Make sure everyone in your company knows how to present this presentation and stay on message adding value to your target customer. Oh, and when I say everyone, I mean everyone. Every single new hire should practice this until they have mastered it, after all you want your company and ISV solution to be a success. And part of that has everyone clear on what you do and how you empower your customers.   

Everyone may not have a title that includes sales, but everyone in your company should have a selling attitude, so train everyone, drill everyone in the product storytelling, demoing and presenting accordingly.

In this early stage you should have started to test your pricing models.  What model will get you to profit and growth?  What is the customer appetite for the value you create?  What number of licenses do you need to sell per month, quarter and year?  Will you offer a discount in exchange for regular feedback and reviews to validate your software, pricing, support, testing of new features and alignment with the customer's needs?

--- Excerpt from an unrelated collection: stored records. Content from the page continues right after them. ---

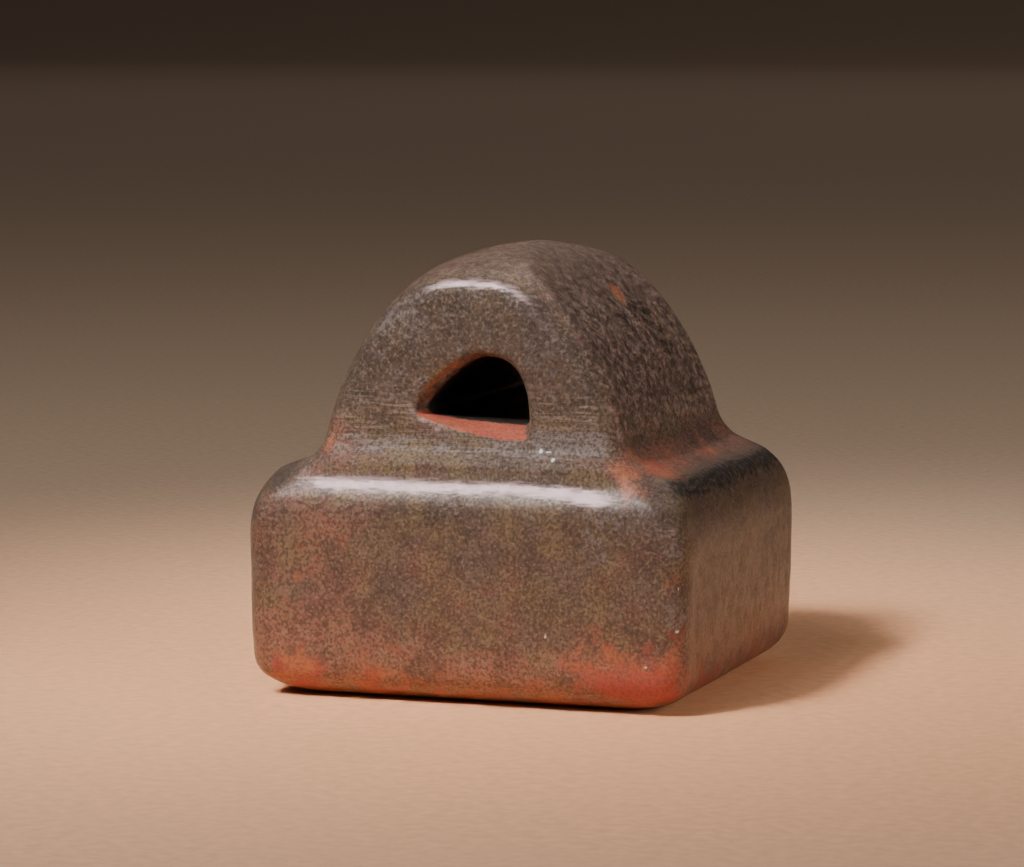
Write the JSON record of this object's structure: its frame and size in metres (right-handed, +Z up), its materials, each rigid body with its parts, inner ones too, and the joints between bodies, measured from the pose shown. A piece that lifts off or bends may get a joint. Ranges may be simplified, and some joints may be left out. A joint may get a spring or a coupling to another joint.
{
  "type": "bronze seal with an arched knob",
  "caption": "Small square cast bronze seal with rounded edges, a thick arched knob pierced by a cord tunnel, and shallow strokes on its face.",
  "frame": {"origin": "middle of the seal face, on the surface that the seal stands on", "axes": "+Z up through the knob; +X to the right across the front; the cord tunnel runs along Y, and -Y is the front"},
  "size_m": [0.0234, 0.022, 0.023],
  "materials": {
    "bronze": "old cast bronze with a brown patina, worn bright on its edges, with red seal paste left low on its sides"
  },
  "bodies": {
    "root": {"seal": "bronze"}
  },
  "joints": []
}
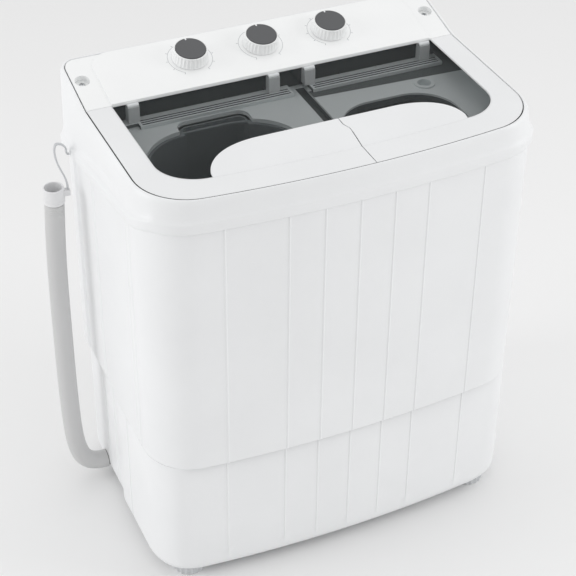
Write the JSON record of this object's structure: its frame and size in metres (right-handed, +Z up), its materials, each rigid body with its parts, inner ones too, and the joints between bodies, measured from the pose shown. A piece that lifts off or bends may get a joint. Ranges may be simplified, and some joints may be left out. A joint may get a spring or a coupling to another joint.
{
  "type": "portable mini washer",
  "caption": "Free-standing twin-tub mini washer: wash tub and spin dryer under two hinged smoked lids, sloped panel with rotary knobs, drain hose clipped up the side.",
  "frame": {"origin": "on the floor, below the middle of the machine's width and depth", "axes": "+X to the machine's right as seen from the front, +Y to the back, +Z up"},
  "size_m": [0.6451, 0.392, 0.7139],
  "materials": {
    "white_shell": "satin white moulding",
    "white_panel": "satin white moulding",
    "light_grey": "light grey moulding",
    "deck_grey": "mid grey moulding",
    "tub_grey": "dark grey polypropylene",
    "smoked_pane": "clear smoked plastic",
    "cap_grey": "dark grey moulding",
    "black_moulding": "matt black",
    "rubber": "matt black rubber",
    "hose_plastic": "flexible grey PVC",
    "steel": "plain steel",
    "motor_steel": "grey motor shell",
    "alloy": "die cast"
  },
  "bodies": {
    "cabinet": {"base_skirt": "white_shell", "base_pan": "light_grey", "foot_front_left": "light_grey", "foot_front_right": "light_grey", "foot_rear_left": "light_grey", "foot_rear_right": "light_grey", "housing": "white_shell", "top_frame": "white_shell", "back_cover": "white_shell", "back_screw_1": "steel", "back_screw_2": "steel", "back_screw_3": "steel", "back_screw_4": "steel", "control_panel": "white_panel", "panel_screw_left": "steel", "panel_screw_right": "steel", "wash_timer_switch": "cap_grey", "wash_selector_switch": "cap_grey", "spin_timer_switch": "cap_grey", "deck": "deck_grey", "wash_hinge_clip_left": "light_grey", "wash_hinge_clip_right": "light_grey", "spin_hinge_clip_left": "light_grey", "spin_hinge_clip_right": "light_grey", "wash_tub": "tub_grey", "overflow_filter": "light_grey", "wash_hub": "alloy", "drive_belt": "rubber", "wash_motor": "motor_steel", "spin_outer_tub": "tub_grey", "spin_boot": "rubber", "spin_motor": "motor_steel", "drain_valve_body": "light_grey", "drain_pipe": "black_moulding", "drain_hose": "hose_plastic", "hose_collar": "light_grey", "hose_strap": "light_grey", "cable_gland": "black_moulding"},
    "wash_lid": {"wash_lid_frame": "white_shell", "wash_lid_pane": "smoked_pane"},
    "spin_lid": {"spin_lid_frame": "white_shell", "spin_lid_pane": "smoked_pane"},
    "wash_timer_dial": {"wash_timer_spindle": "steel", "wash_timer_knob": "white_panel", "wash_timer_cap": "cap_grey"},
    "wash_selector_dial": {"wash_selector_spindle": "steel", "wash_selector_knob": "white_panel", "wash_selector_cap": "cap_grey"},
    "spin_timer_dial": {"spin_timer_spindle": "steel", "spin_timer_knob": "white_panel", "spin_timer_cap": "cap_grey"},
    "agitator": {"pulsator": "light_grey", "wash_shaft": "steel", "wash_pulley": "alloy"},
    "wash_rotor": {"motor_pulley": "alloy"},
    "basket": {"spin_basket": "light_grey", "spin_shaft": "steel", "brake_drum": "alloy"},
    "brake_lever": {"brake_arm": "motor_steel"},
    "drain_plug": {"drain_plunger": "rubber"}
  },
  "joints": [
    {"name": "wash_lid_hinge", "type": "hinge", "parent": "cabinet", "child": "wash_lid", "pos_m": [-0.1115, 0.08, 0.67265], "axis": [-1, 0, 0], "range_deg": [0, 105]},
    {"name": "spin_lid_hinge", "type": "hinge", "parent": "cabinet", "child": "spin_lid", "pos_m": [0.14, 0.08, 0.67265], "axis": [-1, 0, 0], "range_deg": [0, 105]},
    {"name": "wash_timer_turn", "type": "hinge", "parent": "cabinet", "child": "wash_timer_dial", "pos_m": [-0.1078, 0.1422, 0.68987], "axis": [0, 0.2345, -0.9721], "range_deg": [0, 300]},
    {"name": "wash_selector_turn", "type": "hinge", "parent": "cabinet", "child": "wash_selector_dial", "pos_m": [0, 0.1422, 0.68987], "axis": [0, 0.2345, -0.9721], "range_deg": [0, 90]},
    {"name": "spin_timer_turn", "type": "hinge", "parent": "cabinet", "child": "spin_timer_dial", "pos_m": [0.1078, 0.1422, 0.68987], "axis": [0, 0.2345, -0.9721], "range_deg": [0, 300]},
    {"name": "agitator_spin", "type": "hinge", "parent": "cabinet", "child": "agitator", "pos_m": [-0.1265, -0.065, 0.1], "axis": [0, 0, 1], "continuous": true},
    {"name": "wash_rotor_spin", "type": "hinge", "parent": "cabinet", "child": "wash_rotor", "pos_m": [-0.112, 0.112, 0.064], "axis": [0, 0, 1], "continuous": true},
    {"name": "basket_spin", "type": "hinge", "parent": "cabinet", "child": "basket", "pos_m": [0.1315, -0.082, 0.3], "axis": [0, 0, 1], "continuous": true},
    {"name": "brake_swing", "type": "hinge", "parent": "cabinet", "child": "brake_lever", "pos_m": [0.2055, -0.076, 0.158], "axis": [0, 0, 1], "range_deg": [-3.1, 0]},
    {"name": "drain_plug_lift", "type": "slide", "parent": "cabinet", "child": "drain_plug", "axis": [0, 0, 1], "range_m": [0, 0.01]}
  ],
  "couplings": [
    {"joint": "wash_rotor_spin", "follows": "agitator_spin", "ratio": 4},
    {"joint": "brake_swing", "follows": "spin_lid_hinge", "ratio": -0.029429},
    {"joint": "drain_plug_lift", "follows": "wash_selector_turn", "m_per_rad": 0.00636}
  ]
}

You may loop through this process for about six months, but at the end of that six months you should have precise data on how to move forward with your pricing model.  As a rule, always be testing and gathering data to create data-informed decisions rather than operating with your gut and instinct.  Many a gambler has lost the shirt off their back because they did not use data but relied on emotion.

Stay focused for the first six months from launch and decide where to next at the end of that six months. Sell as your life depends on it in that first six months, don’t be tempted to start over on the MVP, tweak and improve but above all else SELL! 

Get your storytelling right, get your presentation right and get your demo right. Test your selling on anything that breathes as well as potential customers until you have mastered it.

Remember lead indicator is what you want to measure and validate and tweak over time.

What have you found works at this early stage?